┌─ DATA SHOWN
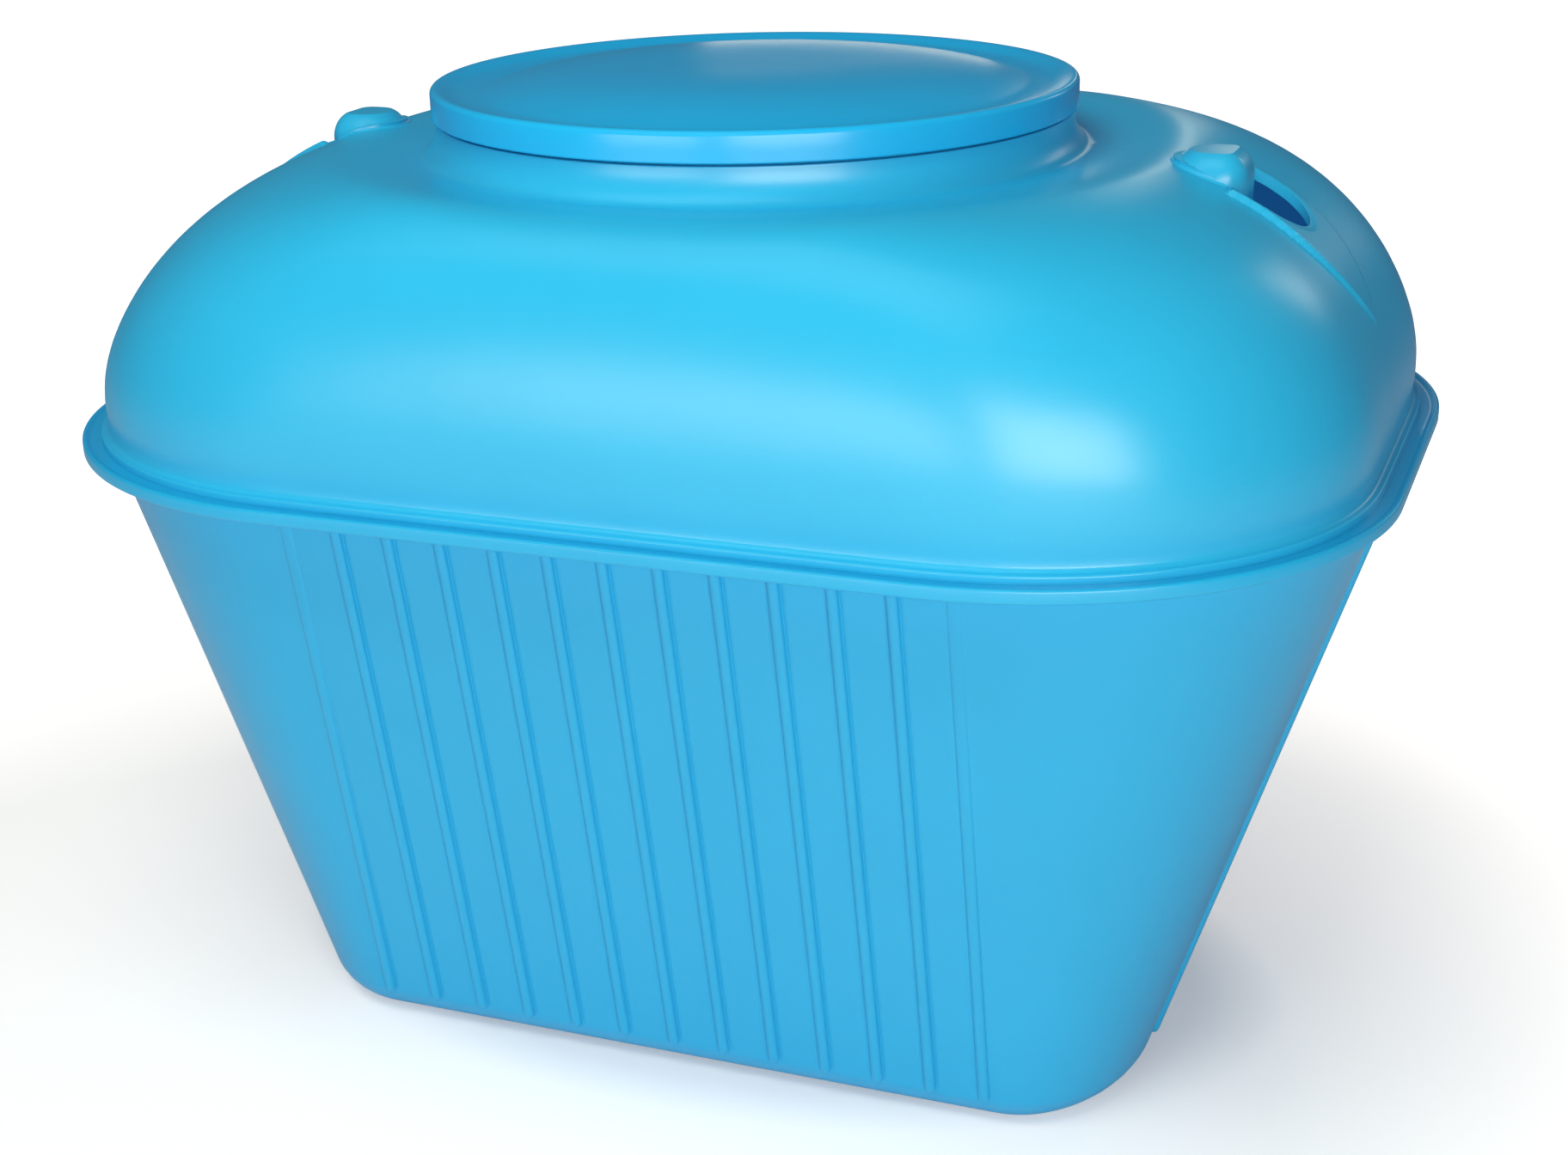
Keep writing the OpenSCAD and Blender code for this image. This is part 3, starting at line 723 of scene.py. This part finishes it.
def add_floor():
    """A plain white floor that keeps the tank's soft shadow and grows brighter away from it, through a
    painted glow that only the camera sees and that is dimmed right beside the foot as a painted
    contact shadow.
    """
    mesh = bpy.data.meshes.new("floor")
    signs = [(-1, -1), (1, -1), (1, 1), (-1, 1)]
    mesh.from_pydata([(FLOOR_HALF * x, FLOOR_HALF * y, 0) for x, y in signs], [], [(0, 1, 2, 3)])
    floor = bpy.data.objects.new("floor", mesh)
    scene.collection.objects.link(floor)
    material = bpy.data.materials.new("floor")
    material.use_nodes = True
    nodes, links = material.node_tree.nodes, material.node_tree.links
    shader = nodes["Principled BSDF"]
    shader.inputs["Base Color"].default_value = FLOOR_COLOUR
    shader.inputs["Roughness"].default_value = 0.9
    shader.inputs["Specular IOR Level"].default_value = 0
    shader.inputs["Emission Color"].default_value = FLOOR_GLOW
    path = nodes.new("ShaderNodeLightPath")
    place = nodes.new("ShaderNodeTexCoord")

    def ramp_from(centre, scale, limits, values):
        """Rises with the distance from a centre, measured in scaled floor coordinates."""
        mapping = nodes.new("ShaderNodeMapping")
        mapping.inputs["Location"].default_value = (-centre[0] * scale[0], -centre[1] * scale[1], 0)
        mapping.inputs["Scale"].default_value = (*scale, 1)
        links.new(place.outputs["Object"], mapping.inputs["Vector"])
        distance = nodes.new("ShaderNodeVectorMath")
        distance.operation = "LENGTH"
        links.new(mapping.outputs["Vector"], distance.inputs[0])
        ramped = nodes.new("ShaderNodeMapRange")
        for n, value in enumerate((*limits, *values)):
            ramped.inputs[n + 1].default_value = value
        links.new(distance.outputs["Value"], ramped.inputs["Value"])
        return ramped.outputs["Result"]

    def product(first, second):
        node = nodes.new("ShaderNodeMath")
        node.operation = "MULTIPLY"
        links.new(first, node.inputs[0])
        links.new(second, node.inputs[1])
        return node.outputs[0]

    # Painted light and shade on the floor: the glow grows with the distance from a point in front of
    # the tank, and is cut down right beside its foot to paint a darker contact shadow.
    spread = ramp_from(LIFT_CENTRE, (1, 1), LIFT_LIMITS, (NEAR_LIFT, FAR_LIFT))
    foot_scale = (1 / (BASE_HALF_LENGTH * MM), 1 / (BASE_HALF_WIDTH * MM))
    beside = ramp_from((0, 0), foot_scale, CONTACT_LIMITS, (CONTACT_LIFT, 1))
    links.new(product(product(spread, beside), path.outputs["Is Camera Ray"]),
              shader.inputs["Emission Strength"])
    mesh.materials.append(material)


def aimed_lamp(name, data, place, aim, glossy):
    """Puts a lamp at a place, facing an aim; reflections show it only where it is glossy."""
    lamp = bpy.data.objects.new(name, data)
    lamp.location = place
    lamp.rotation_euler = (aim - place).to_track_quat("-Z", "Y").to_euler()
    lamp.visible_glossy = glossy
    scene.collection.objects.link(lamp)


def add_lamp(name, bearing, elevation, distance, size, power, glossy=True):
    """A softbox aimed at the tank from a bearing (degrees from +X towards +Y) and elevation."""
    turn, rise = math.radians(bearing), math.radians(elevation)
    place = LAMP_AIM + distance * Vector((math.cos(turn) * math.cos(rise),
                                          math.sin(turn) * math.cos(rise), math.sin(rise)))
    data = bpy.data.lights.new(name, "AREA")
    data.shape = "RECTANGLE"
    data.size, data.size_y = size
    data.energy = power
    data.color = LAMP_COLOUR
    aimed_lamp(name, data, place, LAMP_AIM, glossy)


def add_daylight_inside():
    """The faint daylight that comes into the tank through its thin plastic."""
    data = bpy.data.lights.new("daylight_inside", "AREA")
    data.shape = "DISK"
    data.size = 0.4
    data.energy = 1.0
    data.color = DAYLIGHT_COLOUR
    aimed_lamp("daylight_inside", data, DAYLIGHT_PLACE, DAYLIGHT_AIM, False)


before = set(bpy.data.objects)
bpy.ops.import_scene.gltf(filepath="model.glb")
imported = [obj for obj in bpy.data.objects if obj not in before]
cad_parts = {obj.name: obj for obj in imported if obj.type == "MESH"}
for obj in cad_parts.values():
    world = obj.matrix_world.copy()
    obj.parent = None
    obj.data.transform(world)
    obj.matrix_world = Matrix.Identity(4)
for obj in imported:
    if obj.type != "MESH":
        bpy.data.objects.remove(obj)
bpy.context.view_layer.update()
scene = bpy.context.scene
scene.view_settings.view_transform = "Standard"

add_camera()
add_world()
add_floor()
add_lamp("high_fill", 255, 63, 3.6, (3.0, 2.4), 92, glossy=False)
add_lamp("front_fill", 285, 8, 4.4, (3.4, 1.4), 15, glossy=False)
add_lamp("window_softbox", 301, 8, 3.8, (2.5, 1.4), 66)
add_lamp("front_strip", 257, 3, 4.2, (2.4, 0.8), 28)
add_lamp("right_back_strip", 60, 19, 4.0, (0.35, 0.9), 3.5)
add_lamp("back_strip", 107, 6, 4.0, (0.9, 0.35), 1.5)
add_lamp("shoulder_strip", 92, 18, 4.0, (0.25, 0.9), 1.3)
add_daylight_inside()

dome_blue = plastic("dome_plastic", (0.026, 0.455, 0.810), (0.022, 0.420, 0.765))
tub_blue = plastic("tub_plastic", (0.015, 0.405, 0.765), (0.012, 0.375, 0.720))
lid_blue = plastic("lid_plastic", (0.015, 0.445, 0.885), (0.012, 0.413, 0.835),
                   roughness=0.24, shine=0.5)

build_dome(dome_blue)
for side in (1, -1):
    build_hood(side, dome_blue, dome_height(side))
build_tub(tub_blue)
build_rim(tub_blue)
build_lid(lid_blue)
└─
## INSTRUCTION
Repeat the material above exactly.

## EXERCISE RESPONSE
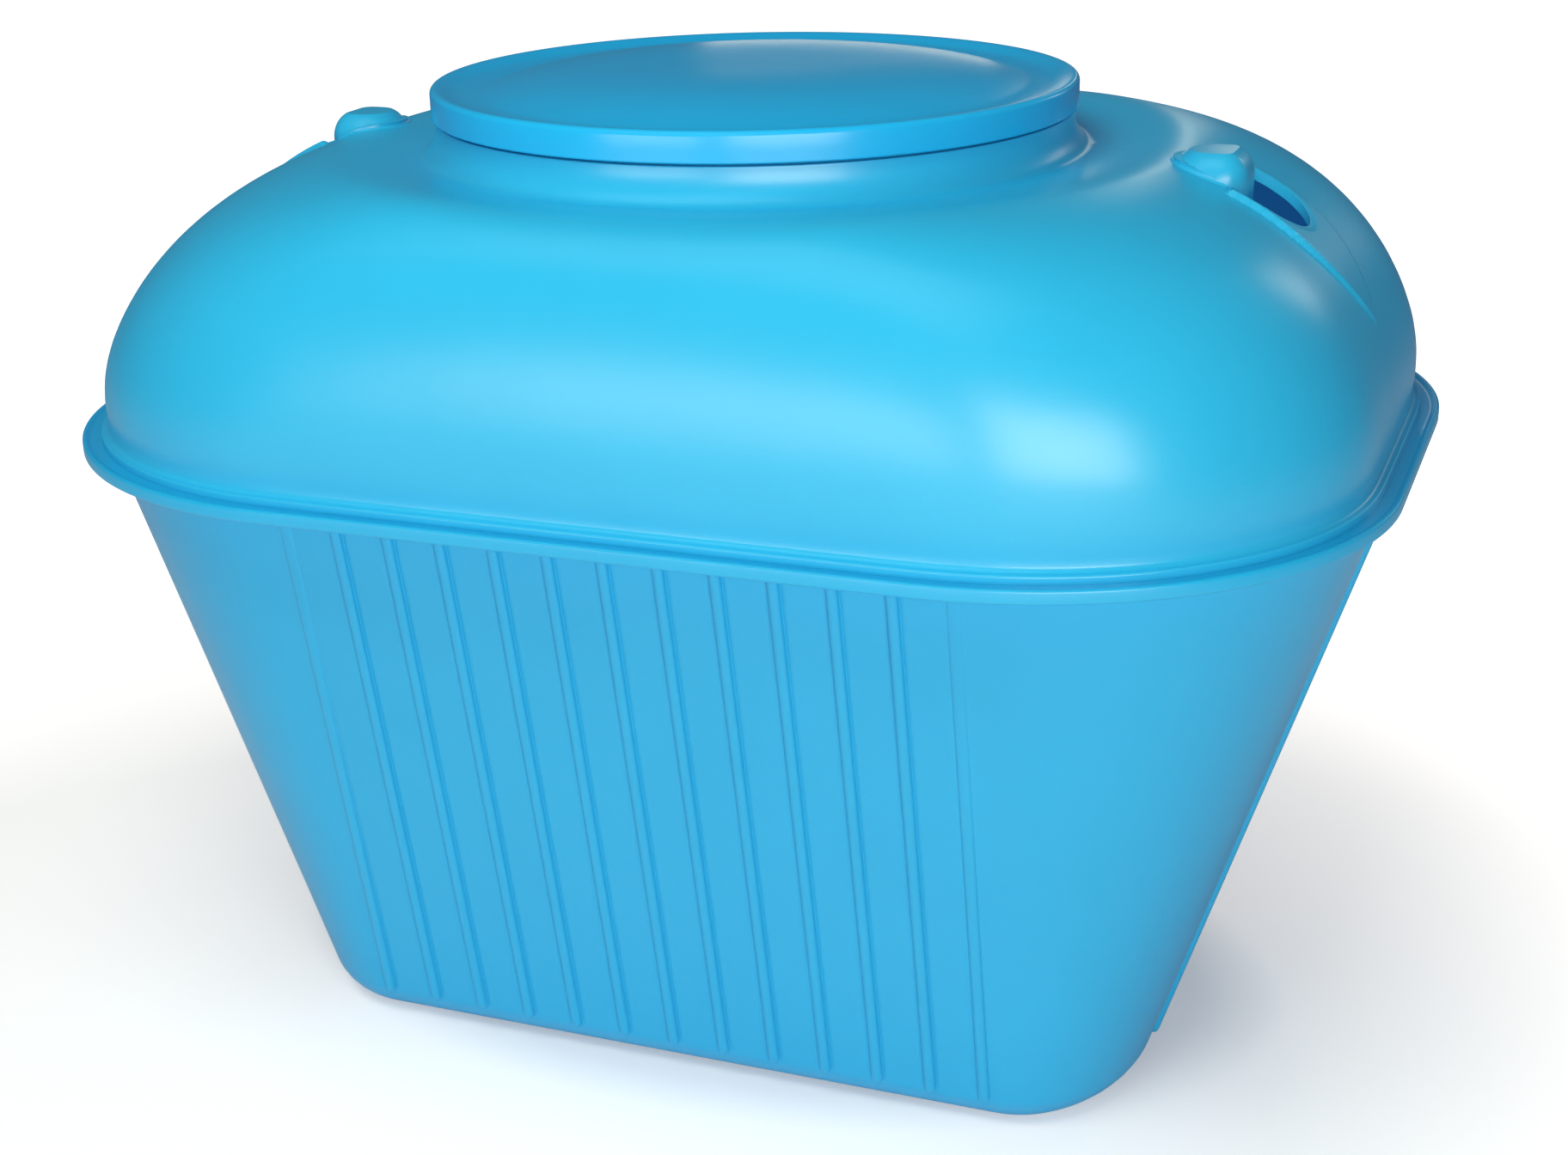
Keep writing the OpenSCAD and Blender code for this image. This is part 3, starting at line 723 of scene.py. This part finishes it.
def add_floor():
    """A plain white floor that keeps the tank's soft shadow and grows brighter away from it, through a
    painted glow that only the camera sees and that is dimmed right beside the foot as a painted
    contact shadow.
    """
    mesh = bpy.data.meshes.new("floor")
    signs = [(-1, -1), (1, -1), (1, 1), (-1, 1)]
    mesh.from_pydata([(FLOOR_HALF * x, FLOOR_HALF * y, 0) for x, y in signs], [], [(0, 1, 2, 3)])
    floor = bpy.data.objects.new("floor", mesh)
    scene.collection.objects.link(floor)
    material = bpy.data.materials.new("floor")
    material.use_nodes = True
    nodes, links = material.node_tree.nodes, material.node_tree.links
    shader = nodes["Principled BSDF"]
    shader.inputs["Base Color"].default_value = FLOOR_COLOUR
    shader.inputs["Roughness"].default_value = 0.9
    shader.inputs["Specular IOR Level"].default_value = 0
    shader.inputs["Emission Color"].default_value = FLOOR_GLOW
    path = nodes.new("ShaderNodeLightPath")
    place = nodes.new("ShaderNodeTexCoord")

    def ramp_from(centre, scale, limits, values):
        """Rises with the distance from a centre, measured in scaled floor coordinates."""
        mapping = nodes.new("ShaderNodeMapping")
        mapping.inputs["Location"].default_value = (-centre[0] * scale[0], -centre[1] * scale[1], 0)
        mapping.inputs["Scale"].default_value = (*scale, 1)
        links.new(place.outputs["Object"], mapping.inputs["Vector"])
        distance = nodes.new("ShaderNodeVectorMath")
        distance.operation = "LENGTH"
        links.new(mapping.outputs["Vector"], distance.inputs[0])
        ramped = nodes.new("ShaderNodeMapRange")
        for n, value in enumerate((*limits, *values)):
            ramped.inputs[n + 1].default_value = value
        links.new(distance.outputs["Value"], ramped.inputs["Value"])
        return ramped.outputs["Result"]

    def product(first, second):
        node = nodes.new("ShaderNodeMath")
        node.operation = "MULTIPLY"
        links.new(first, node.inputs[0])
        links.new(second, node.inputs[1])
        return node.outputs[0]

    # Painted light and shade on the floor: the glow grows with the distance from a point in front of
    # the tank, and is cut down right beside its foot to paint a darker contact shadow.
    spread = ramp_from(LIFT_CENTRE, (1, 1), LIFT_LIMITS, (NEAR_LIFT, FAR_LIFT))
    foot_scale = (1 / (BASE_HALF_LENGTH * MM), 1 / (BASE_HALF_WIDTH * MM))
    beside = ramp_from((0, 0), foot_scale, CONTACT_LIMITS, (CONTACT_LIFT, 1))
    links.new(product(product(spread, beside), path.outputs["Is Camera Ray"]),
              shader.inputs["Emission Strength"])
    mesh.materials.append(material)


def aimed_lamp(name, data, place, aim, glossy):
    """Puts a lamp at a place, facing an aim; reflections show it only where it is glossy."""
    lamp = bpy.data.objects.new(name, data)
    lamp.location = place
    lamp.rotation_euler = (aim - place).to_track_quat("-Z", "Y").to_euler()
    lamp.visible_glossy = glossy
    scene.collection.objects.link(lamp)


def add_lamp(name, bearing, elevation, distance, size, power, glossy=True):
    """A softbox aimed at the tank from a bearing (degrees from +X towards +Y) and elevation."""
    turn, rise = math.radians(bearing), math.radians(elevation)
    place = LAMP_AIM + distance * Vector((math.cos(turn) * math.cos(rise),
                                          math.sin(turn) * math.cos(rise), math.sin(rise)))
    data = bpy.data.lights.new(name, "AREA")
    data.shape = "RECTANGLE"
    data.size, data.size_y = size
    data.energy = power
    data.color = LAMP_COLOUR
    aimed_lamp(name, data, place, LAMP_AIM, glossy)


def add_daylight_inside():
    """The faint daylight that comes into the tank through its thin plastic."""
    data = bpy.data.lights.new("daylight_inside", "AREA")
    data.shape = "DISK"
    data.size = 0.4
    data.energy = 1.0
    data.color = DAYLIGHT_COLOUR
    aimed_lamp("daylight_inside", data, DAYLIGHT_PLACE, DAYLIGHT_AIM, False)


before = set(bpy.data.objects)
bpy.ops.import_scene.gltf(filepath="model.glb")
imported = [obj for obj in bpy.data.objects if obj not in before]
cad_parts = {obj.name: obj for obj in imported if obj.type == "MESH"}
for obj in cad_parts.values():
    world = obj.matrix_world.copy()
    obj.parent = None
    obj.data.transform(world)
    obj.matrix_world = Matrix.Identity(4)
for obj in imported:
    if obj.type != "MESH":
        bpy.data.objects.remove(obj)
bpy.context.view_layer.update()
scene = bpy.context.scene
scene.view_settings.view_transform = "Standard"

add_camera()
add_world()
add_floor()
add_lamp("high_fill", 255, 63, 3.6, (3.0, 2.4), 92, glossy=False)
add_lamp("front_fill", 285, 8, 4.4, (3.4, 1.4), 15, glossy=False)
add_lamp("window_softbox", 301, 8, 3.8, (2.5, 1.4), 66)
add_lamp("front_strip", 257, 3, 4.2, (2.4, 0.8), 28)
add_lamp("right_back_strip", 60, 19, 4.0, (0.35, 0.9), 3.5)
add_lamp("back_strip", 107, 6, 4.0, (0.9, 0.35), 1.5)
add_lamp("shoulder_strip", 92, 18, 4.0, (0.25, 0.9), 1.3)
add_daylight_inside()

dome_blue = plastic("dome_plastic", (0.026, 0.455, 0.810), (0.022, 0.420, 0.765))
tub_blue = plastic("tub_plastic", (0.015, 0.405, 0.765), (0.012, 0.375, 0.720))
lid_blue = plastic("lid_plastic", (0.015, 0.445, 0.885), (0.012, 0.413, 0.835),
                   roughness=0.24, shine=0.5)

build_dome(dome_blue)
for side in (1, -1):
    build_hood(side, dome_blue, dome_height(side))
build_tub(tub_blue)
build_rim(tub_blue)
build_lid(lid_blue)